Since the launch of spot ETFs in 2024, the cumulative inflow of funds has surpassed $100 billion. BlackRock, Fidelity, Franklin Templeton, and other major asset managers have entered the market. Although there were outflows in December 2025, institutional investors did not make strategic decisions over a multi-month period. Their participation is changing the structure of demand. Bitcoin is becoming part of long-term portfolios, not just a speculative tool. 

Bitcoin’s Limited Supply

The Bitcoin foundation remains unchanged; the maximum supply is 21 million coins. After halving in April 2024, the daily supply was cut in half again. The next halving will occur in 2028. Historically, supply shortages have driven long-term growth. If demand remains at the current level, a sharp drop to $10,000 would require massive market capitulation.

Historical Logic of Cycles

According to historical data, the lows of each subsequent cycle were higher than the highs of the previous, earlier cycle:

  • 2013 ATH — $1,100;
  • 2018 bottom — around $3,200;
  • 2017 ATH — $19,600;
  • The 2022 low is $15,000–$16,000.

If BTC falls to $10,000, it will be below the 2017 cycle highs. This would break the long-term, upward cyclical structure of the world’s largest cryptocurrency by market capitalization.

Thus, as a result of Bloomberg’s cryptocurrency forecast analysis, the market is divided. Some participants continue to discuss whether Bitcoin could fall to extremely low levels, while others simply view the current correction as a standard cyclical phase.

The Impact of BTC’s Fall on the Crypto Market

Should the extreme scenario come to pass and Bitcoin crashes to $10,000, the consequences will not be limited to BTC alone. Historically, a decline in the leading cryptocurrency has triggered a chain reaction across the entire market.

  • Altcoins are traditionally more volatile. Their sensitivity coefficient to Bitcoin, known as “beta,” is usually above one. This means that when BTC falls by 50%, many alternative coins lose 70–90%.
  • Total value locked (TVL) in the decentralized finance sector declines at roughly the same rate during a deep correction. This leads to lower returns, project closures, and fewer users.
  • When pressure on BTC intensifies, there are large-scale capital outflows, with investors moving into stablecoins, cash, gold, or government bonds.
  • During the panic phase, the Fear & Greed Index typically drops into the “extreme fear” zone. Short positions increase and margin liquidations intensify. Trading volumes decline, liquidity decreases, and spreads widen. The market becomes more unpredictable.

What should investors do when Bitcoin falls?

History shows that the depth of a drawdown alone doesn’t determine a market participant’s outcome. Rather, what’s decisive is the investor’s behavior and a clear understanding that capital protection isn’t about predicting the bottom but rather managing portfolio volatility.
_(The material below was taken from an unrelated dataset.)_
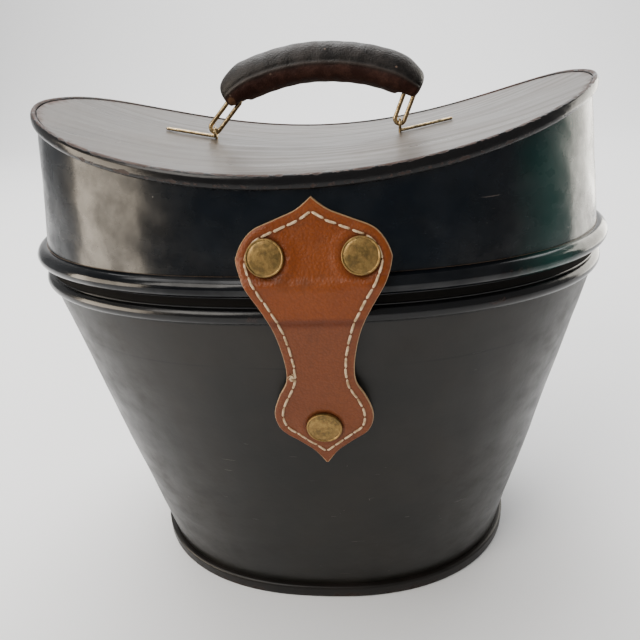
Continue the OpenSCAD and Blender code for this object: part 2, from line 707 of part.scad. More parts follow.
// Hairpin of brass wire: an eye round the link's lower bar, a leg through the lid,
// and a doubled tail that lies on the lid and ends in a round bend
module handle_staple(s) {
    x = link_foot_x[s];
    top = saddle_z(x);
    pitch = 2 * staple_r + 0.2;
    color([0.6, 0.47, 0.22]) {
        translate([x, 0, axis_z]) rotate([0, 90, 0]) rotate_extrude()
            translate([eye_r, 0]) circle(r = staple_r, $fn = 24);
        staple_leg(s, staple_r, top - tin_t - 2.4, axis_z - eye_r);
        translate([x, 0, top]) mirror([s == 0 ? 1 : 0, 0, 0])
            rotate([0, -tail_slope(s), 0]) translate([0, 0, staple_r + 3 * lie_gap]) {
                for (y = [-1, 1]) translate([0, y * pitch / 2, 0]) rotate([0, 90, 0])
                    cylinder(r = staple_r, h = tail_len - pitch, $fn = 24);
                translate([tail_len - pitch, 0, 0]) rotate([0, 0, -90])
                    rotate_extrude(angle = 180)
                        translate([pitch / 2, 0]) circle(r = staple_r, $fn = 24);
            }
        translate([x, 0, top - tin_t - 2.2]) cylinder(r = staple_r + 1, h = 0.8);
    }
}

module handle_staple_left() { handle_staple(0); }
module handle_staple_right() { handle_staple(1); }

module staple_plate(s) {
    w = 18;
    d = 14;
    color([0.35, 0.32, 0.28]) difference() {
        intersection() {
            translate([link_foot_x[s] - w / 2, -d / 2, lid_mid_z - 10]) cube([w, d, 30]);
            saddle_layer(tin_t + lie_gap, 0.8);
        }
        staple_holes(s);
    }
}

module staple_plate_left() { staple_plate(0); }
module staple_plate_right() { staple_plate(1); }

// Stretch of the grip's arch, from one angle to another, measured from its top
module arch_stretch(r, half) {
    translate([grip_x, 0, arch_z]) rotate([90, 0, 0]) rotate([0, 0, 90 - half])
        rotate_extrude(angle = 2 * half, $fn = 96) translate([arch_r, 0]) circle(r = r);
}

// Place on the arch's centre line, with Z along the arch's radius
module on_arch(t) {
    translate([grip_x, 0, arch_z]) rotate([0, t, 0]) translate([0, 0, arch_r]) children();
}

// Frame of a link: the origin is the middle of its lower bend, and Z runs up the link
function link_rise(s) = [link_top_x[s] - link_foot_x[s], link_h - link_w];
function link_side(s) = norm(link_rise(s));
module in_link(s) {
    translate([link_foot_x[s], 0, axis_z + link_w / 2])
        rotate([0, atan(link_rise(s)[0] / link_rise(s)[1]), 0]) children();
}

// Leather skin of the grip, rounded at its ends and slotted below for the links
module grip_cover() {
    slot_w = 2 * (ring_in + 2 * ring_wire) + 1;
    slot_l = link_w + 2 * link_r + 1.6;
    end_r = grip_r + 0.15;
    in_r = grip_r - grip_skin;
    color([0.17, 0.10, 0.08]) difference() {
        union() {
            arch_stretch(grip_r, cap_half);
            for (t = [-1, 1]) on_arch(t * cap_half) sphere(r = end_r);
        }
        arch_stretch(in_r, eye_half - 4);
        arch_stretch(spine_r + 0.5, eye_half + 1.3);
        for (s = [0, 1]) in_link(s) translate([-slot_l / 2, -slot_w / 2, 0])
            cube([slot_l, slot_w, link_side(s) + link_w / 2 + ring_drop]);
    }
}

module grip_core() {
    color([0.35, 0.25, 0.18]) difference() {
        arch_stretch(grip_r - grip_skin - lie_gap, eye_half - 5);
        arch_stretch(spine_r + lie_gap, eye_half);
    }
}

// Iron spine along the arch, with a ring under each end that holds a link
module grip_spine() {
    color([0.4, 0.38, 0.36]) {
        arch_stretch(spine_r, eye_half + 0.7);
        for (s = [0, 1]) translate([link_top_x[s], 0, axis_z + link_h]) rotate([0, 90, 0])
            rotate_extrude() translate([ring_in + ring_wire, 0]) circle(r = ring_wire, $fn = 24);
    }
}

// Closed loop of wire with two straight sides and round ends, leaning along X
module handle_link(s) {
    bend_r = link_w / 2;
    color([0.66, 0.5, 0.25]) in_link(s) {
        for (w = [-1, 1]) translate([w * bend_r, 0, 0])
            cylinder(r = link_r, h = link_side(s), $fn = 24);
        for (e = [0, 1]) translate([0, 0, e * link_side(s)]) rotate([90, 0, 0])
            rotate([0, 0, e * 180 + 180]) rotate_extrude(angle = 180)
                translate([bend_r, 0]) circle(r = link_r, $fn = 24);
    }
}

module handle_link_left() { handle_link(0); }
module handle_link_right() { handle_link(1); }

base_wall();
base_floor();
foot_ring();
foot_wire();
inner_collar();
base_seam();
hinge_leaf_base();
hinge_pin();
hinge_rivets_base();
snap_catch();
snap_catch_washer();
lid_wall();
lid_top();
lid_rim_band();
lid_seam();
hinge_leaf_lid();
hinge_rivets_lid();
tab_leather_upper();
tab_rivet_left();
tab_rivet_right();
tab_rivet_washers();
handle_staple_left();
handle_staple_right();
staple_plate_left();
staple_plate_right();
tab_leather_flap();
snap_cap();
snap_magnet();
grip_cover();
grip_core();
grip_spine();
handle_link_left();
handle_link_right();
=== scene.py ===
"""Looks of an oval tin hat box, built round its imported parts. Metres, +Z up, -Y the front."""
import math

import bmesh
import bpy
import numpy as np
from mathutils import Matrix, Vector


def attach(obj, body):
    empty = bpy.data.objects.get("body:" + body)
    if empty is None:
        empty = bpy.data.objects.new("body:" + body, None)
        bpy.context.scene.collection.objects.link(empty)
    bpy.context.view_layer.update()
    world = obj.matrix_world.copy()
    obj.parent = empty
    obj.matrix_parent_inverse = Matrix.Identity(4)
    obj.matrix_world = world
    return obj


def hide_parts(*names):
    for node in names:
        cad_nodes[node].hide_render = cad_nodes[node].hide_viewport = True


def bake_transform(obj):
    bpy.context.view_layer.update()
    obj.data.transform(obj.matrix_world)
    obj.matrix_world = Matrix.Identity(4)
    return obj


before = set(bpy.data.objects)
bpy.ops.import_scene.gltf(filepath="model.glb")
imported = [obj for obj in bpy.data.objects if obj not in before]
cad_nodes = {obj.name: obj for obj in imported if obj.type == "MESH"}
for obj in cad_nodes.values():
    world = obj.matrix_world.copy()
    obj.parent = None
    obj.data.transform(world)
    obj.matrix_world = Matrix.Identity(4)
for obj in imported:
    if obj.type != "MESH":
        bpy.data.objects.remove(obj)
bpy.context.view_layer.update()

# ---- Bucket wall ----
# One strip of tinplate bent to an oval, narrower at the foot, with a swaged bead below
# its upper edge. Black japan outside, a thin brown lacquer inside.
MM = 0.001
OVAL_POWER = 2.3
AROUND = 360
turn = np.arange(AROUND) * 2 * math.pi / AROUND
oval_x = np.sign(np.cos(turn)) * np.abs(np.cos(turn)) ** (2 / OVAL_POWER)
oval_y = np.sign(np.sin(turn)) * np.abs(np.sin(turn)) ** (2 / OVAL_POWER)


class Signal:
    """One socket of a finish. Arithmetic on it adds Math nodes."""

    def __init__(self, finish, socket):
        self.finish, self.socket = finish, socket

    def math(self, operation, first, second=0.0):
        return self.finish.node("ShaderNodeMath", {"operation": operation}, {0: first, 1: second})

    def __add__(self, other):
        return self.math("ADD", self, other)

    def __sub__(self, other):
        return self.math("SUBTRACT", self, other)

    def __rsub__(self, other):
        return self.math("SUBTRACT", other, self)

    def __mul__(self, other):
        return self.math("MULTIPLY", self, other)

    def __gt__(self, other):
        return self.math("GREATER_THAN", self, other)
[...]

If any of the BTC decline scenarios materializes, it’s essential to think through strategies in advance:

  • gradual purchases using an averaging strategy (regularly purchasing a fixed amount);
  • partial profit-taking during periods of overheating;
  • using stop-loss orders or hedging through futures to reduce risk.

Prudent diversification is also essential. Even Bitcoin proponents admit that concentrating 100% of one’s capital in Bitcoin increases investment risk. So diversify your portfolio.

Remember, panic is the worst advice. Many sold BTC at $3,000–$4,000 in 2018 and at $16,000 in 2022, but the price rose several times higher a few years later in both cases. Therefore, when wondering whether it’s worth selling Bitcoin now, think carefully.

Bitcoin remains a cyclical asset. When viewed through the lens of long-term dynamics, current corrections appear to be a normal part of Bitcoin’s long-term prospects, not a catastrophe.

Frequently Asked Questions (FAQ)

  1. Should I exit Bitcoin early?

It depends on your investment horizon and risk tolerance. If I need the money in the coming months or if my risk profile doesn’t allow me to withstand a 50–70% drawdown, then partially locking in my position may be reasonable.

However, historically, investors who held BTC through 70–80% declines have profited in subsequent cycles.

  1. What levels are considered critical?

From a technical perspective, the market is focusing on several zones:

  • ~$60,000, the current consolidation area; 
  • ~$50,000, a strong psychological level;
  •  and $30,000–$40,000, a support zone from past cycles.

A drop below these levels increases the likelihood of an extreme scenario.

  1. Could Bloomberg’s forecast fail?

Yes, it’s quite possible. Bloomberg’s bearish forecast represents the extreme end of the expected range. Furthermore, Mike McGlone has repeatedly revised his own estimates, both upward and downward. Therefore, any forecast should be viewed as a probabilistic scenario, not a guaranteed outcome.

  1. How can declines be used in a long-term strategy?

Investors often use corrections for gradual accumulation. Possible methods:

  • making regular purchases in small increments;
  • strengthening positions in areas of strong support;
  • holding assets until the next halving in 2028. 

Conclusion

Bloomberg’s sweeping Bitcoin price prediction for 2026—with a possible drop to $10,000—is one possible scenario, but it’s not a market death sentence. While Bitcoin has historically experienced declines of 80–85%, extreme scenarios cannot be completely ruled out. However, the cryptocurrency market has always been subject to high uncertainty.

It’s important to understand that any forecast is a model based on assumptions. Even the most outspoken analyst’s prediction of a crypto market collapse is always a probabilistic scenario and not an inevitable outcome.

 

Thank you for your attention. Invest safely and profitably!